(Raw data)
##########

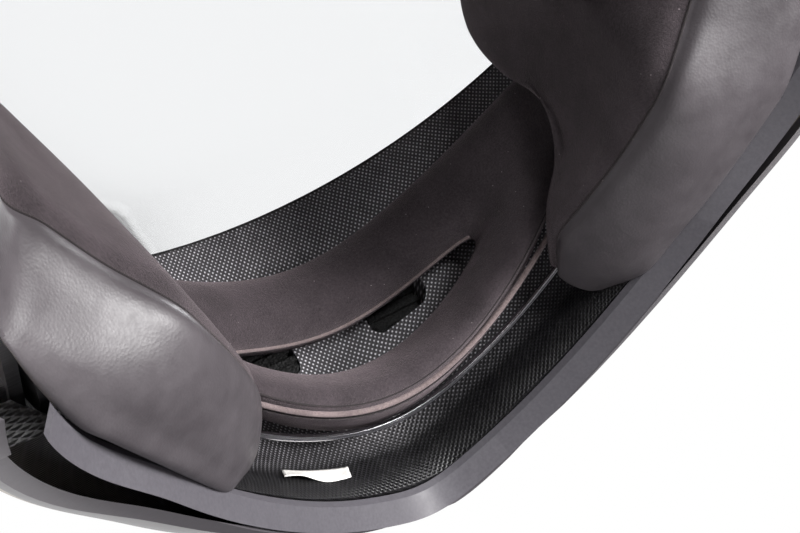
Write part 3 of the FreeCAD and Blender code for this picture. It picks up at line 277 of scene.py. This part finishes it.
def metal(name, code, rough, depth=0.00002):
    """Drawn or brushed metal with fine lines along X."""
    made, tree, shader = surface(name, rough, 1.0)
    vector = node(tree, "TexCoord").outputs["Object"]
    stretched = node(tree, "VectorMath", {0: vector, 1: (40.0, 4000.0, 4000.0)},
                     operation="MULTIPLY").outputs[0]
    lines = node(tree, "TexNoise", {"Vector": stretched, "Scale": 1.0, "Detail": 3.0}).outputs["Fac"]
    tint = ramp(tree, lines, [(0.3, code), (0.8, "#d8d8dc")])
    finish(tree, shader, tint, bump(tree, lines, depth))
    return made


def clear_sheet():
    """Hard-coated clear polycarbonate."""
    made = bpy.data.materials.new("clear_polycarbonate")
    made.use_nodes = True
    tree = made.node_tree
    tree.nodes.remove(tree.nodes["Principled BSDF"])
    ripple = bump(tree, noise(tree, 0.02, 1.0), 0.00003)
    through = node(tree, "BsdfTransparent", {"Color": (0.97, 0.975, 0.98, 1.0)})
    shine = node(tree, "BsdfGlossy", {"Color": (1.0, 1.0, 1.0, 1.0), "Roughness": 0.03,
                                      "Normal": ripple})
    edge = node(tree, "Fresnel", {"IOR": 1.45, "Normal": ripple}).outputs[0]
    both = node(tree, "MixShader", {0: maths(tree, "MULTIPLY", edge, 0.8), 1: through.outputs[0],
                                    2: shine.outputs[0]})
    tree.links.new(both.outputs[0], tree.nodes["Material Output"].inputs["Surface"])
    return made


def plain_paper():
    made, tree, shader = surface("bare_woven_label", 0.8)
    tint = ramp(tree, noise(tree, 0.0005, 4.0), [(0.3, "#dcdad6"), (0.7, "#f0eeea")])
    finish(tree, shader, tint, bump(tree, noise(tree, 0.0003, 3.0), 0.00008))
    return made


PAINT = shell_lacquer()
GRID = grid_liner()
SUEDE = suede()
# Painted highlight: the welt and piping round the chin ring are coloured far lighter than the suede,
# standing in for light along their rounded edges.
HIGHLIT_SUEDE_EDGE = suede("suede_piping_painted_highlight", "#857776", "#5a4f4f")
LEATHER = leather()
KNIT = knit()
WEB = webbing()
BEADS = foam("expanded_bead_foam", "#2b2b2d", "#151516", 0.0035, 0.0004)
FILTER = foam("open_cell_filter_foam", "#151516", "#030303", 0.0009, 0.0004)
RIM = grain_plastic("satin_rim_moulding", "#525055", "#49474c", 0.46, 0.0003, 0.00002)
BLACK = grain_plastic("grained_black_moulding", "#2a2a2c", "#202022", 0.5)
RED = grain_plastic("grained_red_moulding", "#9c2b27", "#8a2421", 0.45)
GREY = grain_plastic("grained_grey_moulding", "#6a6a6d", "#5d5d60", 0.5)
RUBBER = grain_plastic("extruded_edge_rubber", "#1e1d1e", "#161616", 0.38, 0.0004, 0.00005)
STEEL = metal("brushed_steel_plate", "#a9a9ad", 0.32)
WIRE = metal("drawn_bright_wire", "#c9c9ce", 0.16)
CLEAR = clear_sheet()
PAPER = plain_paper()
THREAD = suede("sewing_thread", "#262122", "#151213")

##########

(Task description) Give the listing above again, word for word.

(Expected answer)
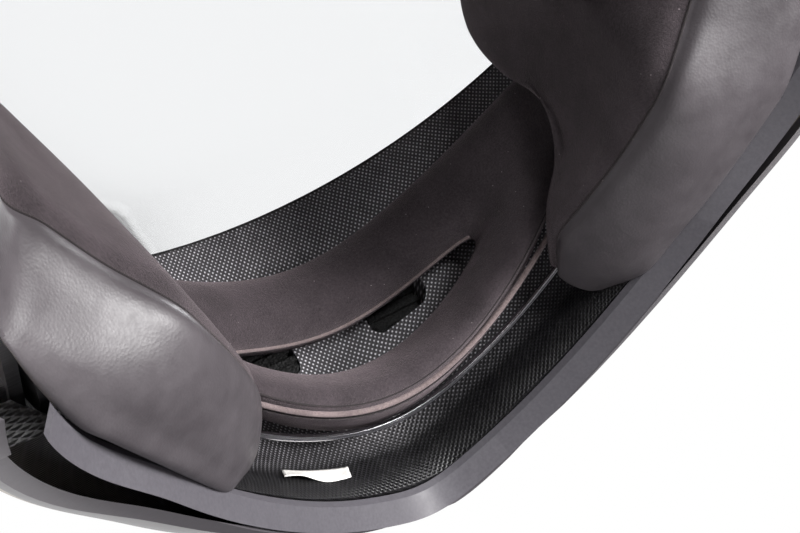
Write part 3 of the FreeCAD and Blender code for this picture. It picks up at line 277 of scene.py. This part finishes it.
def metal(name, code, rough, depth=0.00002):
    """Drawn or brushed metal with fine lines along X."""
    made, tree, shader = surface(name, rough, 1.0)
    vector = node(tree, "TexCoord").outputs["Object"]
    stretched = node(tree, "VectorMath", {0: vector, 1: (40.0, 4000.0, 4000.0)},
                     operation="MULTIPLY").outputs[0]
    lines = node(tree, "TexNoise", {"Vector": stretched, "Scale": 1.0, "Detail": 3.0}).outputs["Fac"]
    tint = ramp(tree, lines, [(0.3, code), (0.8, "#d8d8dc")])
    finish(tree, shader, tint, bump(tree, lines, depth))
    return made


def clear_sheet():
    """Hard-coated clear polycarbonate."""
    made = bpy.data.materials.new("clear_polycarbonate")
    made.use_nodes = True
    tree = made.node_tree
    tree.nodes.remove(tree.nodes["Principled BSDF"])
    ripple = bump(tree, noise(tree, 0.02, 1.0), 0.00003)
    through = node(tree, "BsdfTransparent", {"Color": (0.97, 0.975, 0.98, 1.0)})
    shine = node(tree, "BsdfGlossy", {"Color": (1.0, 1.0, 1.0, 1.0), "Roughness": 0.03,
                                      "Normal": ripple})
    edge = node(tree, "Fresnel", {"IOR": 1.45, "Normal": ripple}).outputs[0]
    both = node(tree, "MixShader", {0: maths(tree, "MULTIPLY", edge, 0.8), 1: through.outputs[0],
                                    2: shine.outputs[0]})
    tree.links.new(both.outputs[0], tree.nodes["Material Output"].inputs["Surface"])
    return made


def plain_paper():
    made, tree, shader = surface("bare_woven_label", 0.8)
    tint = ramp(tree, noise(tree, 0.0005, 4.0), [(0.3, "#dcdad6"), (0.7, "#f0eeea")])
    finish(tree, shader, tint, bump(tree, noise(tree, 0.0003, 3.0), 0.00008))
    return made


PAINT = shell_lacquer()
GRID = grid_liner()
SUEDE = suede()
# Painted highlight: the welt and piping round the chin ring are coloured far lighter than the suede,
# standing in for light along their rounded edges.
HIGHLIT_SUEDE_EDGE = suede("suede_piping_painted_highlight", "#857776", "#5a4f4f")
LEATHER = leather()
KNIT = knit()
WEB = webbing()
BEADS = foam("expanded_bead_foam", "#2b2b2d", "#151516", 0.0035, 0.0004)
FILTER = foam("open_cell_filter_foam", "#151516", "#030303", 0.0009, 0.0004)
RIM = grain_plastic("satin_rim_moulding", "#525055", "#49474c", 0.46, 0.0003, 0.00002)
BLACK = grain_plastic("grained_black_moulding", "#2a2a2c", "#202022", 0.5)
RED = grain_plastic("grained_red_moulding", "#9c2b27", "#8a2421", 0.45)
GREY = grain_plastic("grained_grey_moulding", "#6a6a6d", "#5d5d60", 0.5)
RUBBER = grain_plastic("extruded_edge_rubber", "#1e1d1e", "#161616", 0.38, 0.0004, 0.00005)
STEEL = metal("brushed_steel_plate", "#a9a9ad", 0.32)
WIRE = metal("drawn_bright_wire", "#c9c9ce", 0.16)
CLEAR = clear_sheet()
PAPER = plain_paper()
THREAD = suede("sewing_thread", "#262122", "#151213")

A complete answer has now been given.